CAREER: Interacting Topological Bands in Moire Superlattices and Beyond

NONTECHNICAL SUMMARY

Quantum materials research is central to technological advancements. From the band theory of solids and its role in the semiconductor revolution to contemporary innovations such as quantum computers, advances in the theoretical understanding of quantum materials have been pivotal in shaping technological progress. Such an understanding hinges on establishing a connection between microscopic properties of materials and their emergent macroscopic behavior.

The PI aims to leverage recent advances in the realization of engineered moiré materials with tunable properties to explore such connection. The proposed research aims to establish links between the motion of a single electron on the microscopic scale, characterized by the topology and geometry of electron trajectories and their interaction with complex materials lattice patterns, and the macroscopic behavior of large swarms of interacting electrons in the same platform.

Since the properties of single electrons are simpler to study and easier to control, this provides a pathway to engineering the macroscopic properties of materials, potentially leading to the realization of novel phases of matter or those with enhanced properties for various applications.

The PI’s proposed education and outreach plan aims to address a significant knowledge gap in the public’s perception of quantum materials research.

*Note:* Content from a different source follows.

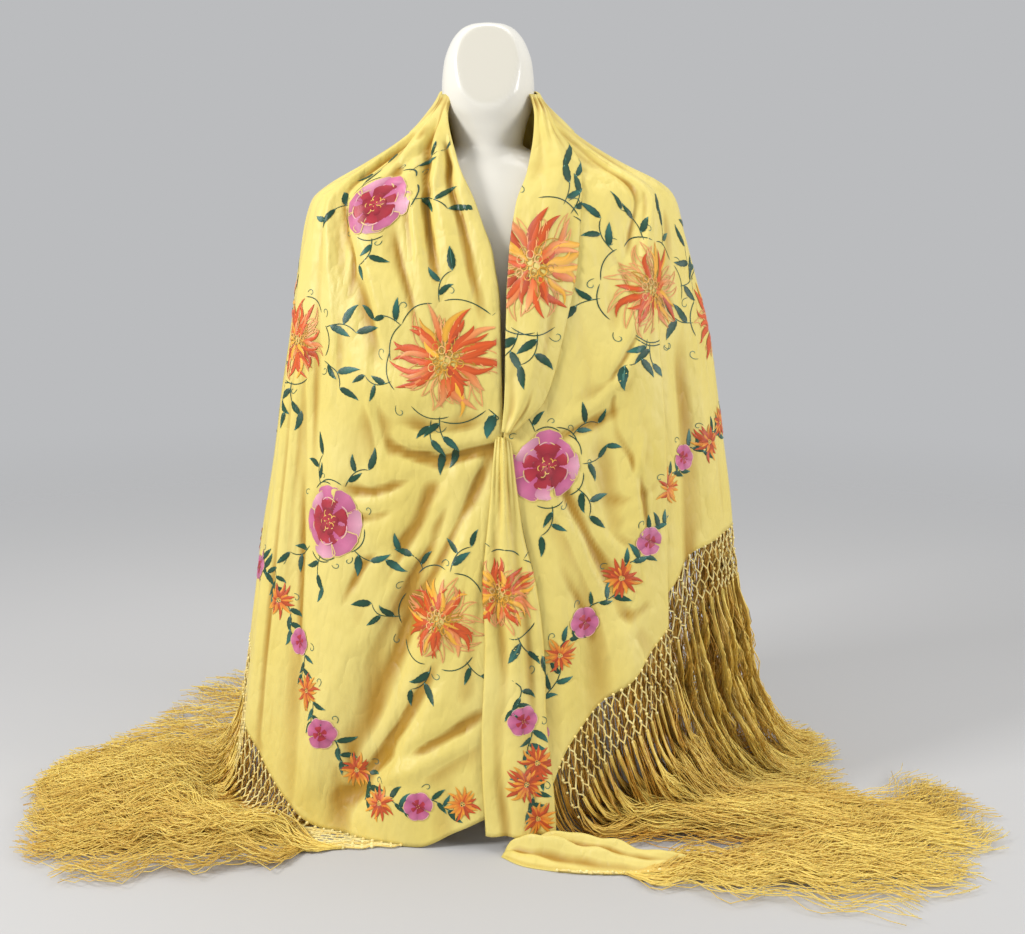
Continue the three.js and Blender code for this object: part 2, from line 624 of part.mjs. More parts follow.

The goal is to inform and inspire high-school students to pursue careers in quantum materials research by engaging with Boston area high-schools. These efforts will target a broad audience including underrepresented minorities and students from economically disadvantaged backgrounds.

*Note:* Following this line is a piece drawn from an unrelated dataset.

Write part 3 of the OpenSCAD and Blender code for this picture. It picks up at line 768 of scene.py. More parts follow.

Additionally, the PI’s outreach efforts will disseminate knowledge about quantum materials research to a broader audience through the development of online materials that simplify advanced concepts and relate them to everyday experiences. Furthermore, the PI will develop a graduate course to help prepare the next generation of graduate students for research in the field of quantum materials research.

TECHNICAL SUMMARY

The research project centers on exploring the profound implications of band topology on strong interactions in complex material systems, with a particular emphasis on two-dimensional moiré platforms. The primary scientific problem addressed is the relationship between single-particle characteristics, such as quantum geometry of the electron wavefunctions and the configurational layout of moiré superlattices, and the emergent properties of the system under strong electron interactions.

The project is structured around three main objectives. First, the project will investigate the influence of quantum geometry on the formation and dynamics of exotic quasiparticles in interacting topological bands. These quasiparticles, such as skyrmions and anyons, arise from complex wavefunction structures unique to these systems, leading to new potential states of matter with applications in future technologies.

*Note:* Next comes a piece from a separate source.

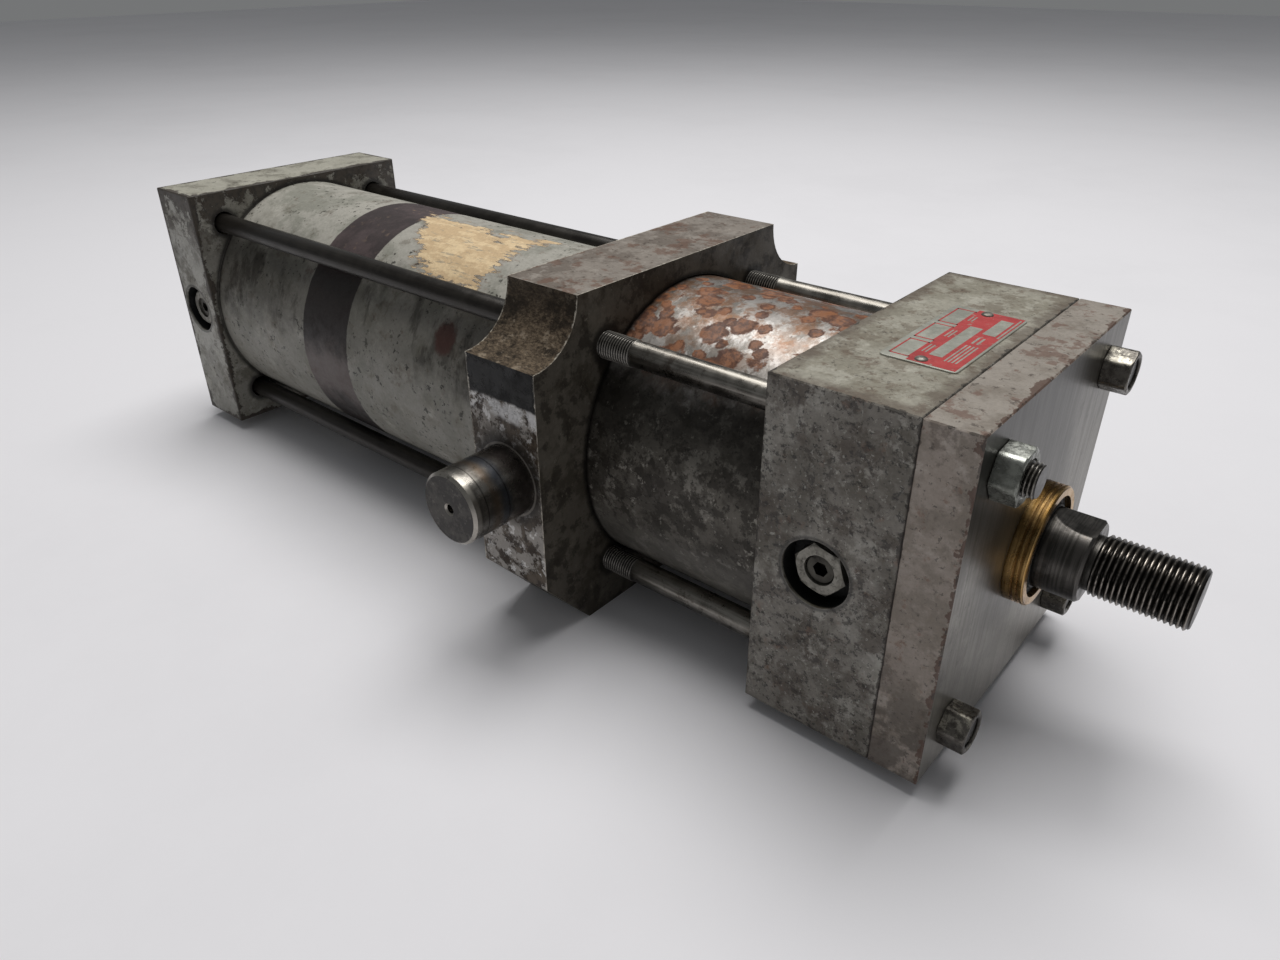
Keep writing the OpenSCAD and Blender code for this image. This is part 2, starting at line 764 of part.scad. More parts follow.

Second, the project will develop a framework for understanding topological band theory within quasicrystals, leveraging recent advances in creating moiré quasicrystals. This involves extending traditional topological concepts to quasicrystals, aiming to discover novel topological responses and strong correlation effects. Lastly, the project will seek innovative ways to realize time-reversal symmetric topological phases by exploiting intervalley coupling in moiré systems.

While most studies of fractional topological phases have focused on cases where time-reversal symmetry is broken, either explicitly or spontaneously, this research will explore conditions under which time-reversal symmetric fractional topological phases can be realized.

The PI’s proposed education and outreach plan aims to address a significant knowledge gap in the public’s perception of quantum materials research. The goal is to inform and inspire high-school students to pursue careers in quantum materials research by engaging with Boston area high-schools. These efforts will target a broad audience including underrepresented minorities and students from economically disadvantaged backgrounds.

Additionally, the PI’s outreach efforts will disseminate knowledge about quantum materials research to a broader audience through the development of online materials that simplify advanced concepts and relate them to everyday experiences. Furthermore, the PI will develop a graduate course to help prepare the next generation of graduate students for research in the field of quantum materials research.

This award reflects NSF's statutory mission and has been deemed worthy of support through evaluation using the Foundation's intellectual merit and broader impacts review criteria.